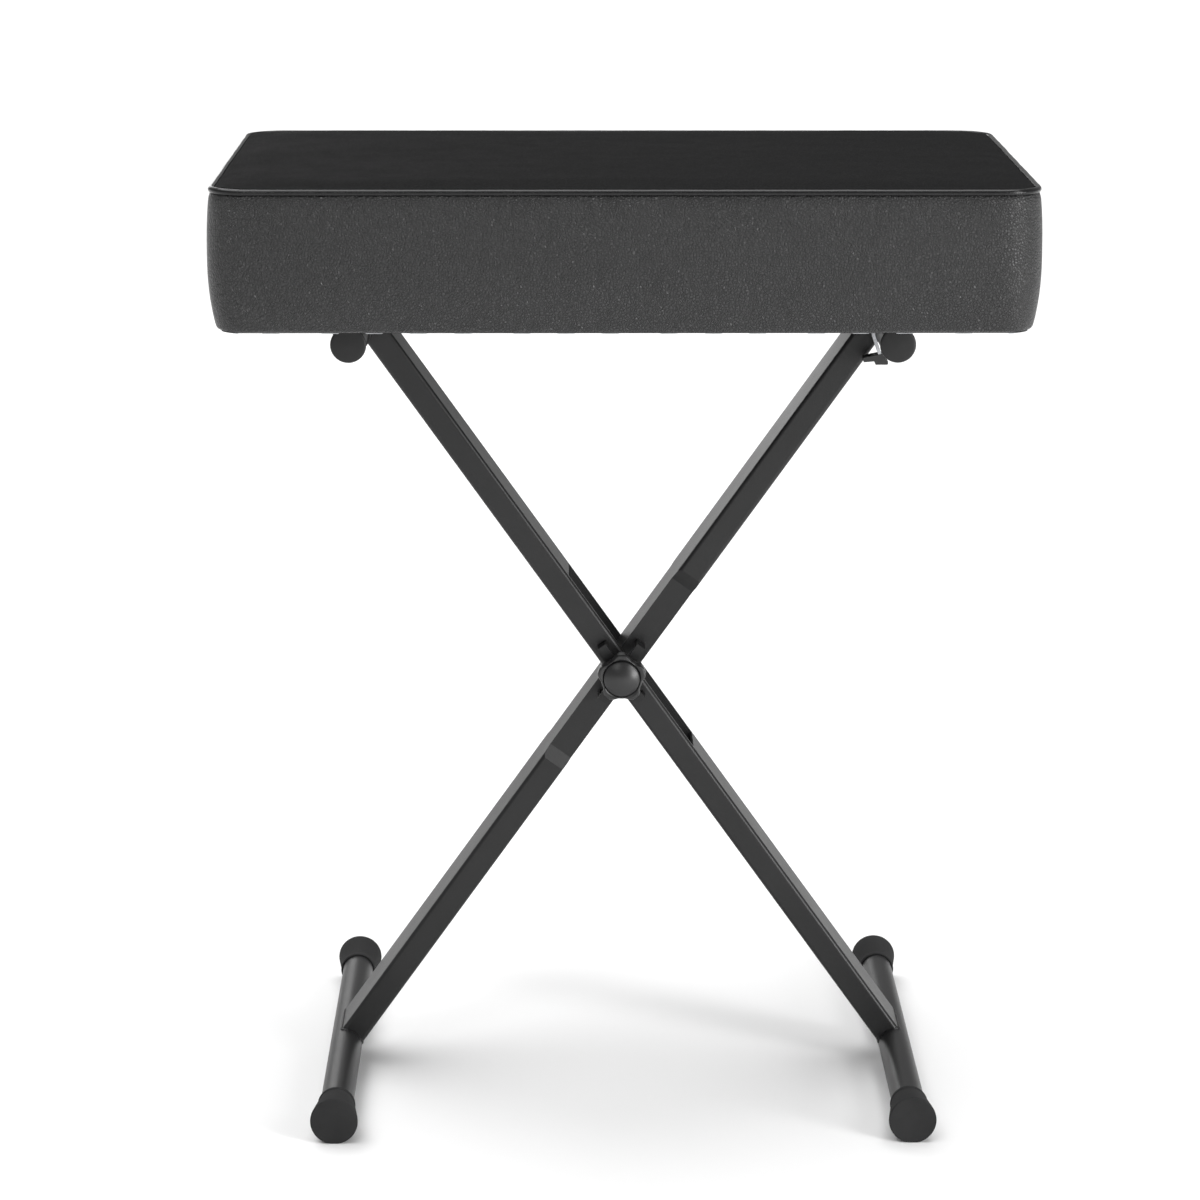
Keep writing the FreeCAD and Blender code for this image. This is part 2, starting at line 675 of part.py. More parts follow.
def board_cavity(height):
    """The space inside the turned-under cover that holds the board and dust cover."""
    face = Part.Face(rounded_outline(size("cover_wrap"), 0))
    return face.extrude(Vector(0, 0, height))


def seat_cushion():
    """Boxed cushion: sides drawn in above and below, a rebate for the piping, a crowned top."""
    thickness = size("seat_thickness")
    piping = 2 * size("piping_radius") + size("fit_gap")
    band = thickness - size("crown_rise") - piping
    sections = [(size("bottom_draw") + size("bottom_round") * 0.6, 0),
                (size("bottom_draw"), size("bottom_round"))]
    for part in (0.25, 0.5, 0.75, 1.0):
        draw = size("bottom_draw") if part < 0.5 else size("top_draw")
        sections.append((draw * (2 * part - 1) ** 2, band * part))
    ledge = size("top_draw") + piping
    sections += [(ledge, band + size("fit_gap")), (ledge, band + piping)]
    crown = min(size("seat_width"), size("seat_depth")) / 2 - ledge
    flat_from = 0.72
    for part in (0.04, 0.2, 0.42, flat_from):
        rise = size("crown_rise") * math.sin(math.pi / 2 * part / flat_from)
        sections.append((ledge + crown * part, band + piping + rise))
    wires = [rounded_outline(inset, height) for inset, height in sections]
    blank = Part.makeLoft(wires, True, True)
    pocket = board_cavity(size("board_thickness") + size("dust_cover_thickness"))
    cushion = doc.addObject("Part::Feature", "cushion_form")
    cushion.Shape = blank.cut(pocket)
    node("seat_cushion", bind(cushion, Placement__Base__z="seat_base"))


def seat_piping():
    """The welt that runs round the top edge in the cushion's rebate."""
    radius = size("piping_radius")
    height = size("seat_thickness") - size("crown_rise") - radius
    path = rounded_outline(size("top_draw") + radius, height)
    piping = doc.addObject("Part::Feature", "piping_form")
    piping.Shape = wound(path.Edges, radius)
    node("seat_piping", bind(piping, Placement__Base__z="seat_base"))


def seat_sheet(name, base, thickness, holes):
    """A flat sheet with the cover's inner outline, such as the board."""
    plain = doc.addObject("Part::Feature", name + "_sheet")
    plain.Shape = board_cavity(size(thickness))
    bind(plain, Placement__Base__z=base)
    node(name, cut(name + "_cut", plain, *holes))


def mirrored_y(face, near, far):
    """The two Y ends of a piece in front of the legs or behind them."""
    return (f"-({far})", f"-({near})") if face == "front" else (near, far)


FACES = (("front", -1), ("rear", 1))


def screw_spots():
    """Plan places of the screws, each with the height of the sheet face that its head seats on."""
    spots = []
    for _, sign in FACES:
        saddle_y = f"{sign} * (saddle_front - saddle_width / 2)"
        for side in (-1, 1):
            offset = f"{side} * (tube_radius + saddle_gap + saddle_wall + flange_length / 2)"
            spots.append((f"-cross_reach + {offset}", saddle_y, "block_height - saddle_wall"))
            spots.append((f"-cross_reach + {side} * cleat_length * 0.38",
                          f"{sign} * (block_front - 9)", "block_height"))
        for share in (0.3, 0.85):
            spots.append((f"cross_reach - rail_inner + {share} * rail_length",
                          f"{sign} * (block_front + block_back) / 2", "block_height"))
    spots.append(("catch_pin_reach - bracket_screw_inset", "-(catch_front - catch_width / 2)",
                  "seat_base - catch_sheet"))
    return spots


def drilled(name, spots, top):
    """Holes for the screws, each from below its head to a given height."""
    return [post(f"{name}_hole_{k}", "screw_radius", (f"{seat} - 1", top), x, y)
            for k, (x, y, seat) in enumerate(spots)]


def rounded_block(name, ends_x, ends_y, ends_z, corner):
    """A flat block with rounded vertical corners."""
    body = body_of(name)
    corners = [(ends_x[a], ends_y[b]) for a, b in ((0, 0), (1, 0), (1, 1), (0, 1))]
    sketch = outline(sketch_on(body, "XY_Plane", name + "_plan"), corners)
    pad = padded(body, name + "_pad", sketch, f"({ends_z[1]}) - ({ends_z[0]})")
    rounded(body, name + "_corners", pad, corner, runs_along(Vector(0, 0, 1)))
    return bind(body, Placement__Base__z=f"(({ends_z[0]}) + ({ends_z[1]})) / 2")


def saddle(face, holes):
    """A sheet strap round the hinge tube with a flange each side under its cleat."""
    name = f"hinge_saddle_{face}"
    near, far = "saddle_front - saddle_width", "saddle_front"
    ends = mirrored_y(face, near, far)
    inner = "tube_radius + saddle_gap"
    outer = f"{inner} + saddle_wall"
    ring = rod(name + "_ring", outer, ends, "-cross_reach", "cross_height")
    upper = block(name + "_walls", (f"-cross_reach - ({outer})", f"-cross_reach + {outer}"), ends,
                  ("cross_height", "block_height"))
    flange = block(name + "_flange", (f"-cross_reach - ({outer}) - flange_length",
                                      f"-cross_reach + {outer} + flange_length"),
                   ends, ("block_height - saddle_wall", "block_height"))
    wide = (f"{ends[0]} - 1", f"{ends[1]} + 1")
    bore = rod(name + "_bore", inner, wide, "-cross_reach", "cross_height")
    mouth = block(name + "_mouth", (f"-cross_reach - ({inner})", f"-cross_reach + {inner}"), wide,
                  ("cross_height", "block_height + 1"))
    node(name, cut(name + "_cut", joined(name + "_blank", ring, upper, flange), bore, mouth, *holes))


def cleat(face, holes):
    ends = mirrored_y(face, "block_back", "block_front")
    name = f"hinge_cleat_{face}"
    blank = rounded_block(name, ("-cross_reach - cleat_length / 2", "-cross_reach + cleat_length / 2"),
                          ends, ("block_height", "seat_base"), "block_corner")
    node(name, cut(name + "_cut", blank, *holes))


def rail(face, holes):
    ends = mirrored_y(face, "block_back", "block_front")
    name = f"rest_rail_{face}"
    blank = rounded_block(name, ("cross_reach - rail_inner", "cross_reach - rail_inner + rail_length"),
                          ends, ("block_height", "seat_base"), "block_corner")
    node(name, cut(name + "_cut", blank, *holes))


def screws(spots):
    """Pan-head screws as one group; each head lies against its strap, block or bracket."""
    pieces = []
    for k, (x, y, seat) in enumerate(spots):
        head = post(f"screw_head_{k}", "screw_head_radius", (f"{seat} - screw_head", seat), x, y)
        shank = post(f"screw_shank_{k}", "screw_radius", (f"{seat} - 0.5", "board_base + screw_bite"),
                     x, y)
        pieces.append(joined(f"screw_{k}", head, shank))
    group = doc.addObject("Part::Compound", "screw_group")
    group.Links = pieces
    node("board_screws", group)


def seat():
    spots = screw_spots()
    top = "board_base + screw_bite"
    seat_cushion()
    seat_piping()
    seat_sheet("dust_cover", "seat_base", "dust_cover_thickness", drilled("dust", spots, top))
    seat_sheet("seat_board", "board_base", "board_thickness", drilled("board", spots, top))
    for number, (face, _) in enumerate(FACES):
        start = 6 * number
        own = spots[start:start + 6]
        cleat(face, drilled(f"cleat_{face}", own[:4], top))
        saddle(face, drilled(f"saddle_{face}", [own[0], own[2]], "block_height + 1"))
        rail(face, drilled(f"rail_{face}", own[4:], top))
    screws(spots)
    return spots


# Catch

def catch_parts(spots):
    """A sheet bracket under the seat, its pin, and the strap that hooks under the rest tube."""
    ears = ("-catch_front", "-catch_front + catch_width")
    left, right = "catch_pin_reach - bracket_left", "catch_pin_reach + bracket_right"
    base = block("bracket_base", (left, right), ears, ("seat_base - catch_sheet", "seat_base"))
    low = "catch_pin_height - catch_pin_radius - bracket_margin"
    front = block("bracket_ear_front", (left, right), (ears[0], f"{ears[0]} + catch_sheet"),
                  (low, "seat_base"))
    back = block("bracket_ear_back", (left, right), (f"{ears[1]} - catch_sheet", ears[1]),
                 (low, "seat_base"))
    hole = rod("bracket_pin_hole", "catch_pin_radius", (f"{ears[0]} - 1", f"{ears[1]} + 1"),
               "catch_pin_reach", "catch_pin_height")
    node("catch_bracket", cut("catch_bracket_cut", joined("bracket_blank", base, front, back), hole,
                              *drilled("bracket", spots[-1:], "seat_base + 1")))
    shank = rod("pin_shank", "catch_pin_radius", ears, "catch_pin_reach", "catch_pin_height")
    head_front = rod("pin_head_front", "1.6 * catch_pin_radius", (f"{ears[0]} - pin_head", ears[0]),
                     "catch_pin_reach", "catch_pin_height")
    head_back = rod("pin_head_back", "1.6 * catch_pin_radius", (ears[1], f"{ears[1]} + pin_head"),
                    "catch_pin_reach", "catch_pin_height")
    node("catch_pin", joined("catch_pin_whole", shank, head_front, head_back))
    middle = "-(catch_front - catch_width / 2)"
    strap_blank("catch_strap", middle)
    grip("catch_grip", middle)


STRAP_TOP = ("catch_pin_reach + strap_top_offset", "catch_pin_height")
STRAP_BEND = ("cross_reach - tube_radius - strap_thickness - strap_clearance",
              "cross_height - strap_bend_drop")
STRAP_FOOT = ("cross_reach - tube_radius + strap_foot_turn",
              "cross_height - tube_radius - strap_foot_drop")
# Outline of the finger bar and its nub, from the strap's foot
GRIP_OUTLINE = [(-9.2, -0.4), (4.2, 2.3), (4.6, -0.2), (2.6, -1.2), (5.2, -2.2), (5.2, -4.4),
                (-2.2, -4.4), (-2.4, -2.4), (-9.0, -3.0)]


def strap_blank(name, middle):
    """The catch's flat strap: a knuckle round the pin, a straight drop and a leaning foot."""
    body = body_of(name)
    thick = "strap_thickness"
    left = [STRAP_TOP, STRAP_BEND, STRAP_FOOT]
    right = [(f"{x} + {thick}", z) for x, z in reversed(left)]
    right[-1] = (f"{STRAP_TOP[0]} + strap_top_width", STRAP_TOP[1])
    sketch = outline(sketch_on(body, "XZ_Plane", name + "_side"), left + right)
    padded(body, name + "_pad", sketch, "strap_width")
    bind(body, Placement__Base__y=middle)
    ends = (f"{middle} - strap_width / 2", f"{middle} + strap_width / 2")
    knuckle = rod(name + "_knuckle", "catch_pin_radius + knuckle_wall", ends, "catch_pin_reach",
                  "catch_pin_height")
    hole = rod(name + "_hole", "catch_pin_radius + running_gap",
               (f"{ends[0]} - 1", f"{ends[1]} + 1"), "catch_pin_reach", "catch_pin_height")
    node(name, cut(name + "_cut", joined(name + "_blank", body, knuckle), hole))


def grip(name, middle):
    """The moulded finger bar that hooks under the rest tube, with a nub below."""
    body = body_of(name)
    foot_x, foot_z = STRAP_FOOT
    sketch = outline(sketch_on(body, "XZ_Plane", name + "_side"),
                     [(f"{foot_x} + {x}", f"{foot_z} + {z}") for x, z in GRIP_OUTLINE])
    pad = padded(body, name + "_pad", sketch, "grip_width")
    rounded(body, name + "_edges", pad, "grip_rounding", runs_along(Vector(0, 1, 0)))
    bind(body, Placement__Base__y=middle)
    node(name, cut(name + "_cut", body, NODES["catch_strap"]))


def check_and_write():
    doc.recompute()
    for thing in doc.Objects:
        if {"Invalid", "Error"} & set(thing.State):
            raise RuntimeError(f"{thing.Name} ({thing.Label}) is {thing.State}")
    os.makedirs("parts", exist_ok=True)
    for name, thing in NODES.items():
        shape = thing.Shape
        if shape.isNull() or not shape.isValid() or not shape.Solids:
            raise RuntimeError(f"{name} has no valid solid")
        shape.exportStep(os.path.join("parts", name + ".step"))
        print(f"{name}: {len(shape.Solids)} solid, {shape.Volume / 1000:.2f} cm3")


fill_sheets()
outer_leg()
inner_leg()
tubes_and_caps()
pivot_parts()
star_knob()
knob_small_parts()
lock_plate()
lock_spring()
catch_parts(seat())
check_and_write()
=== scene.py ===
import functools
import json
import math

import bmesh
import bpy
import numpy as np
from bpy.props import FloatProperty, FloatVectorProperty, IntProperty, PointerProperty
from mathutils import Matrix, Vector, noise


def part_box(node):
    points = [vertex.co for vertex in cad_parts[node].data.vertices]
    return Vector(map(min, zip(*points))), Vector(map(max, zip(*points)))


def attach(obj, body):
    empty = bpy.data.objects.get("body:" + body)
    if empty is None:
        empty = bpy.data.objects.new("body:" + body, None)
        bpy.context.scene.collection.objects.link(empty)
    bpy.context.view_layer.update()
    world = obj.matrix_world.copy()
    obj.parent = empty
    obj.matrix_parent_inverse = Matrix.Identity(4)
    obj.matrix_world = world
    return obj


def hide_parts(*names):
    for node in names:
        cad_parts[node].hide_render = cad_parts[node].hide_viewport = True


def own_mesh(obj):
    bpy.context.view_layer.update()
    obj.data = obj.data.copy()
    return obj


bl_info = {
    "name": "Folding keyboard bench",
    "version": (1, 0, 0),
    "blender": (4, 5, 0),
    "location": "3D View > Sidebar > Bench",
    "description": "Upholstery, painted frame, rubber feet, lock knob and stage of a folding bench",
    "category": "Object",
}

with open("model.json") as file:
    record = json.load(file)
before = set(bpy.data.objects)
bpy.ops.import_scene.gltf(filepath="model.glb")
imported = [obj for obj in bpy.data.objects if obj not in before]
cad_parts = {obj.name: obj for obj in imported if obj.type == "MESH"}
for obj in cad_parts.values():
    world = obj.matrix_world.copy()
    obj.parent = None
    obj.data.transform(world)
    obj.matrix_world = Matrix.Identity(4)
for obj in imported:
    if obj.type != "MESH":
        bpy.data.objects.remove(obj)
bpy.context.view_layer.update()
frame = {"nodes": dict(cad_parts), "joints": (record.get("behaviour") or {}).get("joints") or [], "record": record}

MM = 0.001
JOINTS = {joint["name"]: joint for joint in frame["joints"]}
PIVOT = Vector(JOINTS["leg_fold"]["pos_m"])
SEAT_LOW, SEAT_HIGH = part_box("seat_cushion")
LEG_ANGLE = math.radians(54.6)
QUARTERS = ((1, 1), (-1, 1), (-1, -1), (1, -1))
CAMERA_PLACE = (-0.0324, -2.3166, 0.8161)
CAMERA_PITCH, CAMERA_YAW, CAMERA_ROLL = (math.radians(part) for part in (12.93, 0.494, 0.052))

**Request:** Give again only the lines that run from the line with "fill_sheets()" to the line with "obj.data = obj.data.copy()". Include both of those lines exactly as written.

**Expected answer:**
fill_sheets()
outer_leg()
inner_leg()
tubes_and_caps()
pivot_parts()
star_knob()
knob_small_parts()
lock_plate()
lock_spring()
catch_parts(seat())
check_and_write()
=== scene.py ===
import functools
import json
import math

import bmesh
import bpy
import numpy as np
from bpy.props import FloatProperty, FloatVectorProperty, IntProperty, PointerProperty
from mathutils import Matrix, Vector, noise


def part_box(node):
    points = [vertex.co for vertex in cad_parts[node].data.vertices]
    return Vector(map(min, zip(*points))), Vector(map(max, zip(*points)))


def attach(obj, body):
    empty = bpy.data.objects.get("body:" + body)
    if empty is None:
        empty = bpy.data.objects.new("body:" + body, None)
        bpy.context.scene.collection.objects.link(empty)
    bpy.context.view_layer.update()
    world = obj.matrix_world.copy()
    obj.parent = empty
    obj.matrix_parent_inverse = Matrix.Identity(4)
    obj.matrix_world = world
    return obj


def hide_parts(*names):
    for node in names:
        cad_parts[node].hide_render = cad_parts[node].hide_viewport = True


def own_mesh(obj):
    bpy.context.view_layer.update()
    obj.data = obj.data.copy()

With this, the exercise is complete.